A. You wanted him suspended and did not care one bit about Due Process.
B. A reporter posting portions of the motion has what to do with Due Process? Especially your supporting suspending him pending an investigation (that never got very far).
C. The lack of swab evidence may make a conviction harder, but there are issues on swab timing, etc. and there is still her word versus his (at a minimum).

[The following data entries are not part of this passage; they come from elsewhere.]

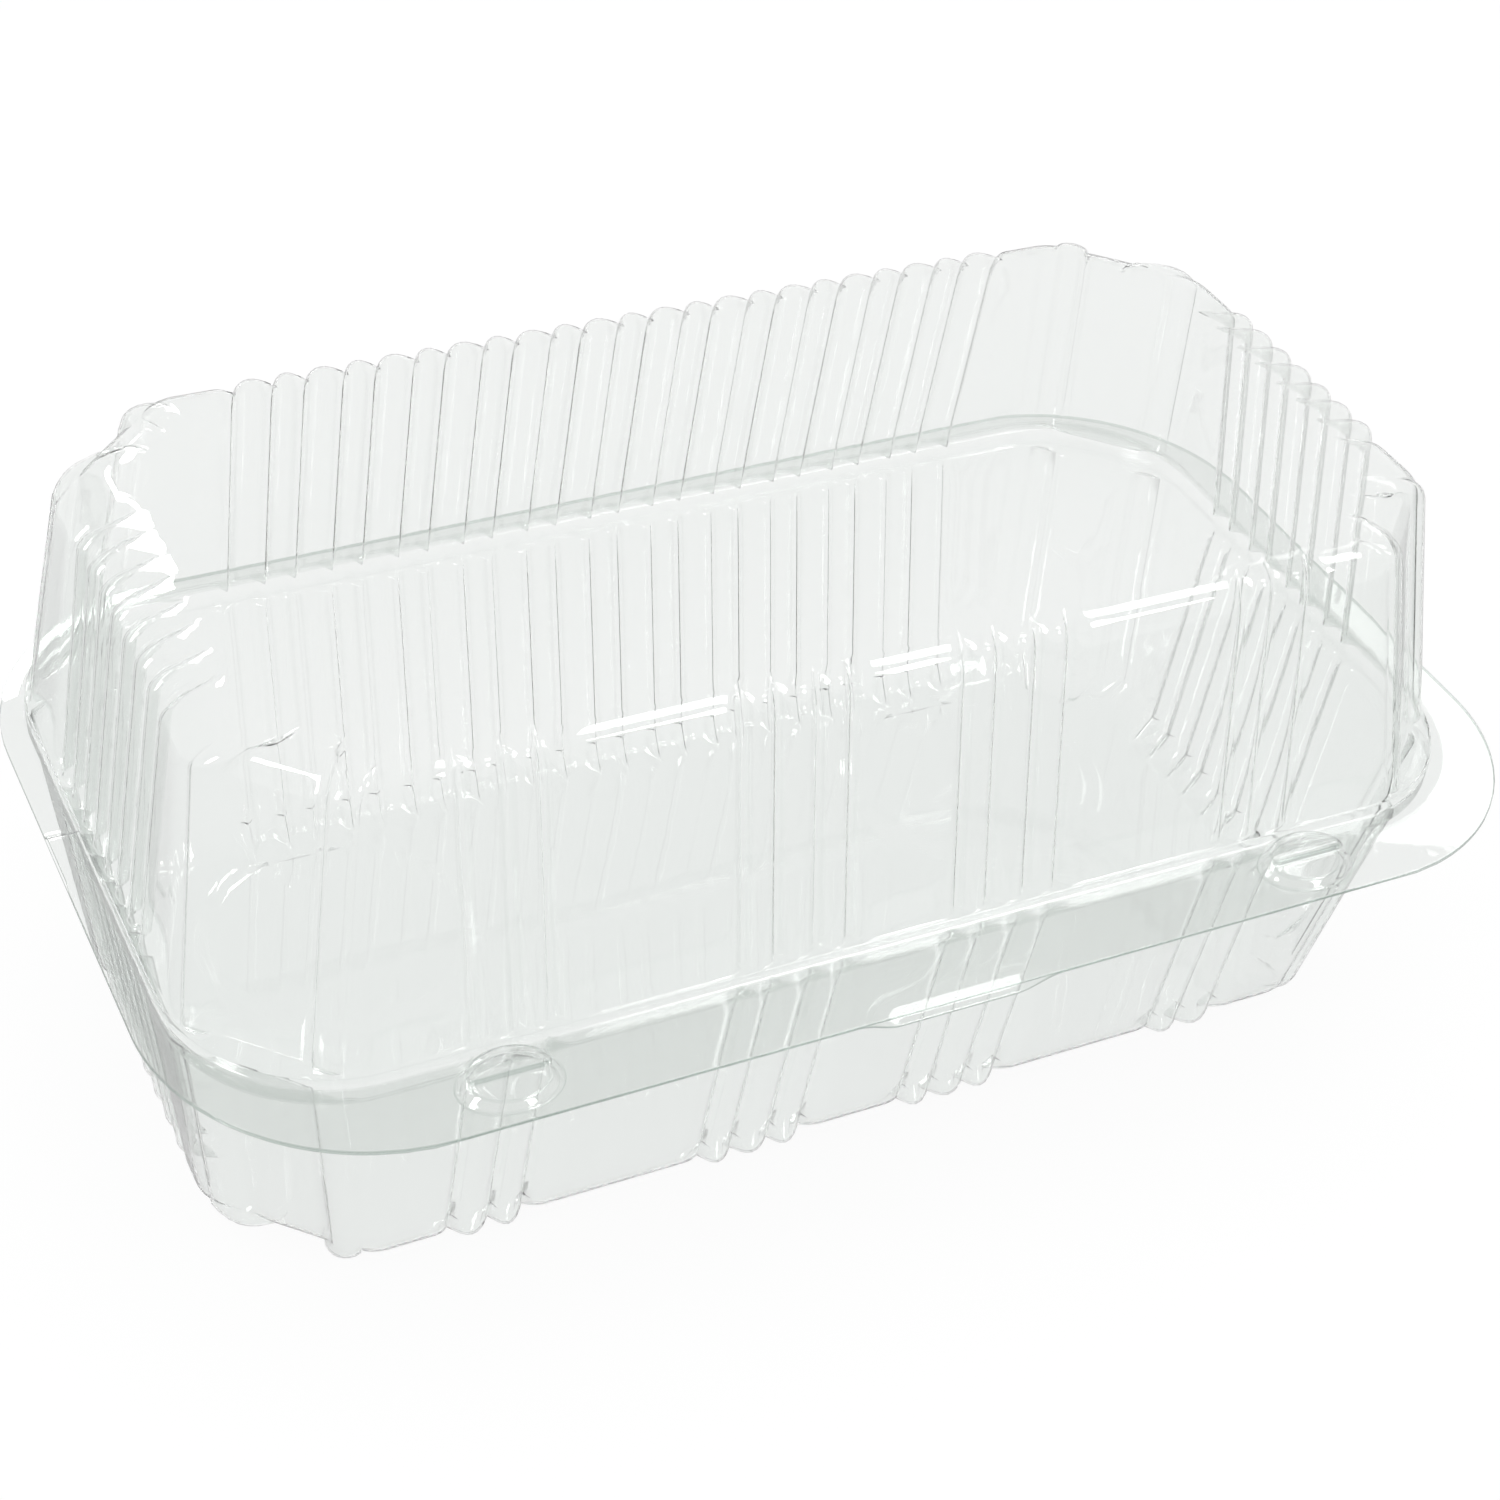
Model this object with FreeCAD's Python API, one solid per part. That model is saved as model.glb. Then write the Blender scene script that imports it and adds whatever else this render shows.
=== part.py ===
import FreeCAD, Part
import math
import os

# A clear hinged pack formed from one sheet: a fluted tray and a fluted domed lid that meet rim to rim.
# The origin is on the table under the middle of the rim. X runs along the length, Y from the snap side
# (negative) to the hinge side (positive), Z up. Millimetres.

SHEET = 0.35
RIM_LENGTH = 248.0
RIM_DEPTH = 151.0
RIM_CORNER = 39.0
RIM_GAP = 0.04
TRAY_DEPTH = 53.0
LID_HEIGHT = 50.4

SNAP_LENGTH = 17.6
SNAP_DEPTH = 13.2
SNAP_RISE = 3.2
SNAP_FROM_ENDS = 44.6
SNAP_FRONT_LAND = 1.8
SNAP_BACK_LAND = 0.5
SNAP_TAPER = 0.78
SNAP_STEP = 1.1
SNAP_SIDES = 20
SNAP_CLEARANCE = 0.3

FLANGE_LEFT = 5.4
FLANGE_RIGHT = 8.4
FLANGE_BACK = 5.5
FLANGE_FRONT = SNAP_FRONT_LAND + SNAP_DEPTH + SNAP_BACK_LAND
COLLAR_LENGTH = RIM_LENGTH - FLANGE_LEFT - FLANGE_RIGHT
COLLAR_DEPTH = RIM_DEPTH - FLANGE_FRONT - FLANGE_BACK
DOME_MIDDLE = FreeCAD.Vector((FLANGE_LEFT - FLANGE_RIGHT) / 2.0, (FLANGE_FRONT - FLANGE_BACK) / 2.0, 0)
COLLAR_CORNER = 28.0
LID_COLLAR_RISE = 2.0
TRAY_COLLAR_RISE = 3.5
LEDGE = 0.8

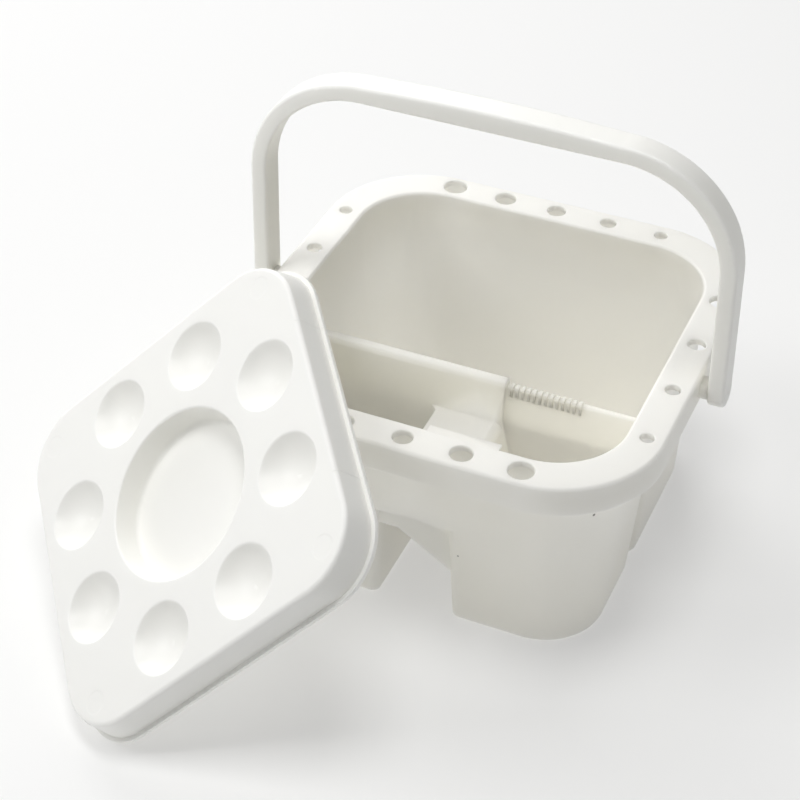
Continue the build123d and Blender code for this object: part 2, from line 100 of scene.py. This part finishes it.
# A Mix node's sockets share their names, so its two colours and the mixed one are found by place.
MIX_A = 6
MIX_B = 7
MIX_COLOUR = 2


def polypropylene(name, white, shade, roughness, depth_mm):
    """Satin white moulded polypropylene that drifts between two whites and lets light in to a depth."""
    material = bpy.data.materials.new(name)
    material.use_nodes = True
    tree = material.node_tree
    tree.nodes.clear()
    place = node(tree, "ShaderNodeTexCoord").outputs["Object"]
    drift = node(tree, "ShaderNodeTexNoise", {"Vector": place, "Scale": 1 / (DRIFT_MM * MM), "Detail": 2.0})
    colour = node(
        tree,
        "ShaderNodeMix",
        {"Factor": drift.outputs["Fac"], MIX_A: linear(white), MIX_B: linear(shade)},
        data_type="RGBA",
    )
    grain = node(tree, "ShaderNodeTexNoise", {"Vector": place, "Scale": 1 / (GRAIN_MM * MM), "Detail": 3.0})
    sink = node(tree, "ShaderNodeTexNoise", {"Vector": place, "Scale": 1 / (SINK_MM * MM), "Detail": 1.0})
    waves = node(
        tree,
        "ShaderNodeBump",
        {"Height": sink.outputs["Fac"], "Strength": 0.35, "Distance": SINK_DEPTH_MM * MM},
    )
    texture = node(
        tree,
        "ShaderNodeBump",
        {
            "Height": grain.outputs["Fac"],
            "Strength": 0.12,
            "Distance": GRAIN_DEPTH_MM * MM,
            "Normal": waves.outputs["Normal"],
        },
    )
    sheen = node(
        tree,
        "ShaderNodeMapRange",
        {
            "Value": drift.outputs["Fac"],
            "To Min": roughness - SHEEN_DROP,
            "To Max": roughness + SHEEN_RISE,
        },
    )
    plastic = node(
        tree,
        "ShaderNodeBsdfPrincipled",
        {
            "Base Color": colour.outputs[MIX_COLOUR],
            "Roughness": sheen.outputs["Result"],
            "Normal": texture.outputs["Normal"],
            "IOR": 1.49,
            "Subsurface Weight": 0.7,
            "Subsurface Scale": depth_mm * MM,
            "Subsurface Radius": (1.0, 1.0, 1.0),
        },
    )
    node(tree, "ShaderNodeOutputMaterial", {"Surface": plastic.outputs["BSDF"]})
    return material


tub_plastic = polypropylene("polypropylene_tub", "FCFAF2", "FAF7EC", roughness=0.42, depth_mm=8.0)
handle_plastic = polypropylene("polypropylene_handle", "FCFBF4", "FAF8F0", roughness=0.40, depth_mm=4.0)
lid_plastic = polypropylene("polypropylene_lid", "FCFBF5", "FAF9F2", roughness=0.42, depth_mm=1.8)
print("materials:", [material.name for material in bpy.data.materials])

# %% [markdown]
# ## Flecks of scorched plastic
#
# Up close, a moulding shows how it was made. A grain of plastic that stayed too long in the hot barrel
# scorches, and now and then one sets in a wall as a dark fleck. The tub has two of them in its front.
# A fleck is too slight for the CAD model, so the material carries it. It is a mask, worked out from the
# distance to one point in the part's own space, and the colour node that it drives is put in front of
# whatever feeds the base colour now. So no image and no unwrapping are needed.

# %% Flecks in the tub
FLECKS_MM = (((65.8, -60.1, 63.7), 0.5), ((18.6, -69.5, 34.1), 0.25))  # place and radius of each
FLECK_BLUR_MM = 0.25
SCORCHED = "4A4642"


def inside(tree, distance, edge_mm, blur_mm):
    """1 where a distance is under the edge and 0 where it is over, blurred across it."""
    fade = node(
        tree,
        "ShaderNodeMapRange",
        {
            "Value": distance,
            "From Min": (edge_mm - blur_mm) * MM,
            "From Max": (edge_mm + blur_mm) * MM,
            "To Min": 1,
            "To Max": 0,
        },
    )
    return fade.outputs["Result"]


def put_before(material, socket_name, made, way_in, way_out):
    """Puts a node between one of the plastic's inputs and whatever feeds it now."""
    socket = material.node_tree.nodes["Principled BSDF"].inputs[socket_name]
    material.node_tree.links.new(socket.links[0].from_socket, made.inputs[way_in])
    material.node_tree.links.new(made.outputs[way_out], socket)


def fleck(material, at_mm, radius_mm):
    """A dark fleck set in the plastic at one point."""
    tree = material.node_tree
    place = tree.nodes["Texture Coordinate"].outputs["Object"]
    away = node(tree, "ShaderNodeVectorMath", {0: place, 1: Vector(at_mm) * MM}, operation="DISTANCE")
    dot = inside(tree, away.outputs["Value"], radius_mm, FLECK_BLUR_MM)
    dark = node(tree, "ShaderNodeMix", {"Factor": dot, MIX_B: linear(SCORCHED)}, data_type="RGBA")
    put_before(material, "Base Color", dark, MIX_A, MIX_COLOUR)


for fleck_place, fleck_radius in FLECKS_MM:
    fleck(tub_plastic, fleck_place, fleck_radius)
print("flecks in", tub_plastic.name + ":", len(FLECKS_MM))

# %% [markdown]
# ## Pin marks and seams on the lid
#
# Round ejector pins push a moulding out of the steel, and leave a shallow disc in each corner of the lid.
# Where two blocks of steel meet, a hair-thin line of plastic stands up, and the lid has such lines across
# two of its sides. Discs and lines sink or rise by less than two tenths of a millimetre, so they are bumps
# in the material, each held inside a mask.
# The lid leans at an angle, so its marks are measured in its own frame: a Mapping node set to Texture
# undoes the lid's place and turn. The marks lie the same on both sides of the lid's middle, so the
# distances along and across it are taken without their signs, and one mask draws all four discs.

# %% Distances along and across the lid
LID_CENTRE_MM = (-70.360, -114.439, 69.436)  # the middle of its top
LID_TURN = (0.353152, -0.749134, 0.402732)  # from lying flat to leaning, in radians about X, Y and Z

lid_tree = lid_plastic.node_tree
on_lid = node(
    lid_tree,
    "ShaderNodeMapping",
    {
        "Vector": lid_tree.nodes["Texture Coordinate"].outputs["Object"],
        "Location": Vector(LID_CENTRE_MM) * MM,
        "Rotation": LID_TURN,
    },
    vector_type="TEXTURE",
)
unsigned = node(lid_tree, "ShaderNodeVectorMath", {0: on_lid.outputs["Vector"]}, operation="ABSOLUTE")
axes = node(lid_tree, "ShaderNodeSeparateXYZ", {"Vector": unsigned.outputs["Vector"]}).outputs
print("the lid's middle is", LID_CENTRE_MM[2], "mm above the ground")

# %% Pin marks
PIN_MM = 4.2  # radius of an ejector pin
PIN_BLUR_MM = 0.35
PIN_SINK_MM = 0.12  # how far its disc lies below the face
PIN_PLACE_MM = (55.0, 55.6, 0.0)  # its middle, along and across the lid


def press(material, mask, rise_mm):
    """Raises the masked area of the surface, or sinks it when the rise is negative."""
    bump = node(
        material.node_tree,
        "ShaderNodeBump",
        {"Height": mask, "Distance": abs(rise_mm) * MM},
        invert=rise_mm < 0,
    )
    put_before(material, "Normal", bump, "Normal", "Normal")


flat = node(lid_tree, "ShaderNodeCombineXYZ", {"X": axes["X"], "Y": axes["Y"]})
from_pin = node(
    lid_tree,
    "ShaderNodeVectorMath",
    {0: flat.outputs["Vector"], 1: Vector(PIN_PLACE_MM) * MM},
    operation="DISTANCE",
)
pin_mask = inside(lid_tree, from_pin.outputs["Value"], PIN_MM, PIN_BLUR_MM)
press(lid_plastic, pin_mask, -PIN_SINK_MM)
print("pin marks", 2 * PIN_MM, "mm wide")

# %% Seams
SEAM_MM = 0.22  # half the width of a seam
SEAM_BLUR_MM = 0.1
SEAM_RISE_MM = 0.15
SEAM_PLACE_MM = 32.3  # across the lid
LID_SIDE_MM = 66.0  # along the lid: beyond this, its surface is the side

past_seam = node(lid_tree, "ShaderNodeMath", {0: axes["Y"], 1: SEAM_PLACE_MM * MM}, operation="SUBTRACT")
from_seam = node(lid_tree, "ShaderNodeMath", {0: past_seam.outputs["Value"]}, operation="ABSOLUTE")
seam = inside(lid_tree, from_seam.outputs["Value"], SEAM_MM, SEAM_BLUR_MM)
on_side = node(lid_tree, "ShaderNodeMath", {0: axes["X"], 1: LID_SIDE_MM * MM}, operation="GREATER_THAN")
seam_mask = node(lid_tree, "ShaderNodeMath", {0: seam, 1: on_side.outputs["Value"]}, operation="MULTIPLY")
press(lid_plastic, seam_mask.outputs["Value"], SEAM_RISE_MM)
print("seams", 2 * SEAM_MM, "mm wide and", SEAM_RISE_MM, "mm high")

# %% [markdown]
# ## One moulding from fourteen CAD nodes
#
# The CAD model keeps the tub as fourteen nodes, because that suits its collision shapes. The real tub is
# one moulding, and light that travels inside the plastic would stop at every hidden joint and show it as a
# line. So the lesson unites copies of the nodes into a single skin. The Manifold solver takes closed meshes
# only, and a CAD mesh is closed once the doubled points along its face borders are merged.

# %% Unite the tub
DOUBLED_MM = 0.0001  # points nearer to each other than this are one point
tub_nodes = [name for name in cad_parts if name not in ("handle", "lid")]


def closed_copy(cad_node):
    """A copy of one CAD node with the doubled points along its face borders merged."""
    shape = bmesh.new()
    shape.from_mesh(cad_node.data)
    bmesh.ops.remove_doubles(shape, verts=shape.verts, dist=DOUBLED_MM * MM)
    data = bpy.data.meshes.new(cad_node.name + "_copy")
    shape.to_mesh(data)
    shape.free()
    twin = bpy.data.objects.new(data.name, data)
    twin.matrix_world = cad_node.matrix_world.copy()
    return twin


copies = [closed_copy(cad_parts[name]) for name in tub_nodes]
bpy.context.scene.collection.objects.link(copies[0])
for other in copies[1:]:
    union = copies[0].modifiers.new("union", "BOOLEAN")
    union.operation = "UNION"
    union.solver = "MANIFOLD"
    union.object = other
depsgraph = bpy.context.evaluated_depsgraph_get()
skin = bpy.data.meshes.new_from_object(copies[0].evaluated_get(depsgraph))
for twin in copies:
    bpy.data.objects.remove(twin)
print("united", len(tub_nodes), "nodes into", len(skin.polygons), "faces")

# %% [markdown]
# ## Flat walls and rounded corners
#
# The solver leaves hair-thin faces where two pieces met, so points that all but touch are welded and what
# shrinks to nothing is dissolved. Then the skin is shaded smooth, and its flat walls need their normals
# back: only edges sharper than a set angle stay hard, and a Weighted Normal modifier lets the larger faces
# decide how the normals lean at the soft ones.

# %% Weld and shade the tub
WELD_MM = 0.002
SLIVER_MM = 0.001  # edges shorter than this are dissolved
SOFT_EDGE = 32  # degrees, the sharpest turn that is still shaded as one surface

weld = bmesh.new()
weld.from_mesh(skin)
bmesh.ops.remove_doubles(weld, verts=weld.verts, dist=WELD_MM * MM)
bmesh.ops.dissolve_degenerate(weld, edges=weld.edges, dist=SLIVER_MM * MM)
print("edges left open:", sum(1 for edge in weld.edges if len(edge.link_faces) != 2))
weld.to_mesh(skin)
weld.free()
skin.shade_smooth()
skin.set_sharp_from_angle(angle=math.radians(SOFT_EDGE))
tub = bpy.data.objects.new("tub_moulding", skin)
bpy.context.scene.collection.objects.link(tub)
weighted = tub.modifiers.new("weighted_normals", "WEIGHTED_NORMAL")
weighted.keep_sharp = True

# %% [markdown]
# ## Plastic on every piece
#
# The skin takes the place of the tub's fourteen nodes and moves with the tub's body. The handle and the lid
# are one moulding each already, so they stay the CAD model's own meshes and are only given their plastic.

# %% Give every piece its plastic
for data, plastic in (
    (skin, tub_plastic),
    (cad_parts["handle"].data, handle_plastic),
    (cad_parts["lid"].data, lid_plastic),
):
    data.materials.clear()
    data.materials.append(plastic)
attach(tub, "tub")
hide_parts(*tub_nodes)
print("tub_moulding stands in for", len(tub_nodes), "nodes")

# %% [markdown]
# ## A sheet of white paper
#
# The washer stands on a sheet of matt paper that is far larger than what the camera sees. The paper is a
# light grey that also shines a little by itself, as on a light table, so that it comes out white and its
# shadows stay pale. The Standard view transform leaves whites white, where a filmic one would grey them.

# %% Floor
FLOOR_SIZE = 20.0  # metres

bpy.context.scene.view_settings.view_transform = "Standard"
half = FLOOR_SIZE / 2
floor_mesh = bpy.data.meshes.new("floor")
floor_mesh.from_pydata(
    [(-half, -half, 0), (half, -half, 0), (half, half, 0), (-half, half, 0)], [], [(0, 1, 2, 3)]
)
floor = bpy.data.objects.new("floor", floor_mesh)
bpy.context.scene.collection.objects.link(floor)
paper = bpy.data.materials.new("white_paper")
paper.use_nodes = True
paper_inputs = paper.node_tree.nodes["Principled BSDF"].inputs
paper_inputs["Base Color"].default_value = linear("C0C0BF")
paper_inputs["Roughness"].default_value = 0.9
paper_inputs["Emission Color"].default_value = linear("FFFFFF")
paper_inputs["Emission Strength"].default_value = 0.40
floor_mesh.materials.append(paper)
print("floor laid,", FLOOR_SIZE, "m across")

# %% [markdown]
# ## Three soft lights
#
# White on white is a lighting problem: the object only shows because its faces catch different amounts of
# light. A softbox above keeps the rim bright while the rim shades the wall below it. One on the left rakes
# across the lid and models its dishes. A large one behind shines over and through the back wall, so the
# inside of the tub stays light. A weak white sky fills in what is left. Area lights are used because their
# size sets how soft a shadow's edge is, as a real softbox's does.

# %% Lights
LIT_POINT = Vector((0, 0, 0.07))  # metres, a point inside the tub


def softbox(name, at, size, power):
    """A square area light that is turned to face the tub, placed and sized in metres."""
    data = bpy.data.lights.new(name, "AREA")
    data.shape = "SQUARE"
    data.size = size
    data.energy = power
    lamp = bpy.data.objects.new(name, data)
    lamp.location = at
    lamp.rotation_euler = (LIT_POINT - Vector(at)).to_track_quat("-Z", "Y").to_euler()
    bpy.context.scene.collection.objects.link(lamp)


softbox("overhead_softbox", at=(0.05, -0.15, 1.6), size=0.55, power=10.0)
softbox("left_softbox", at=(-1.0, -0.55, 1.1), size=0.7, power=8.6)
softbox("back_softbox", at=(-0.9, 1.0, 0.9), size=1.2, power=12)

sky = bpy.data.worlds.new("studio")
sky.use_nodes = True
sky_inputs = sky.node_tree.nodes["Background"].inputs
sky_inputs["Color"].default_value = linear("FFFFFF")
sky_inputs["Strength"].default_value = 0.14
bpy.context.scene.world = sky

# %% [markdown]
# ## The camera
#
# The camera looks down into the tub from the front and a little from the right, as someone does who stands
# at the table. Its lens is a long one, which keeps the near side of the rim less than a fifth longer than
# the far side.

# %% Camera
CAMERA_PLACE_MM = (209.255, -565.544, 532.545)
CAMERA_TILT = 51.2911  # degrees up from looking straight down
CAMERA_ROLL = -0.2537  # degrees about Y
CAMERA_HEADING = 23.5463  # degrees, turned to the left from looking along Y
LENS_MM = 89.41
SENSOR_MM = 36.0

camera_data = bpy.data.cameras.new("camera")
camera_data.lens = LENS_MM
camera_data.sensor_width = SENSOR_MM
camera = bpy.data.objects.new("camera", camera_data)
camera.location = Vector(CAMERA_PLACE_MM) * MM
camera.rotation_euler = [math.radians(angle) for angle in (CAMERA_TILT, CAMERA_ROLL, CAMERA_HEADING)]
bpy.context.scene.collection.objects.link(camera)
bpy.context.scene.camera = camera
print("camera", round(camera.location.length, 3), "m away")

A. Yes, I think the University and the AD should have the right to suspend someone without a criminal conviction. Everyone agreed with that last year, but now that it’s us suddenly it’s a minority opinion among Illini fans. A judge said they don’t have that right, so obviously that needs to be abided by. I don’t remember Pierre Pierce or Brandon Miller or any other number of players for other teams getting the “they can’t suspend him, he hasn’t been convicted!” treatment from Illini fans - in fact, most Illini fans vocally wanted Miller suspended despite not even being charged with a crime.
B. A “reporter” (being generous there, Kedric is an absolute moron) posting an excerpt from a motion from his lawyer with the obvious intent to slut shame the accuser is going to sit wrong with me, yeah. Remember this isn’t the first time he posted something like this from Shannon’s lawyers and last time it was extremely misleading. That isn’t a coincidence.
C. The vaginal swab will be important, and if they knew he was excluded by that evidence it’d obviously have been included here. That doesn’t mean it matches, I’d guess it means his lawyers don’t know if it matches yet. But he wasn’t even accused as far as I know of anal penetration so the anal swab doesn’t move the needle really.
I agree that it’s her word against his, I certainly haven’t seen evidence that’d cause me to think he should be convicted. But this evidence is by no means exculpatory. A DNA match from the vaginal swab would make me think a plea or trial is likely though, and no match on that swab would lead me to believe a trial/plea is unlikely.
This was made public to get the exact “this crack whore!” reaction from Illini fans that JJ and so many others gave it. But it’s pretty obviously not exonerating evidence as so many Illini fans are pretending it is.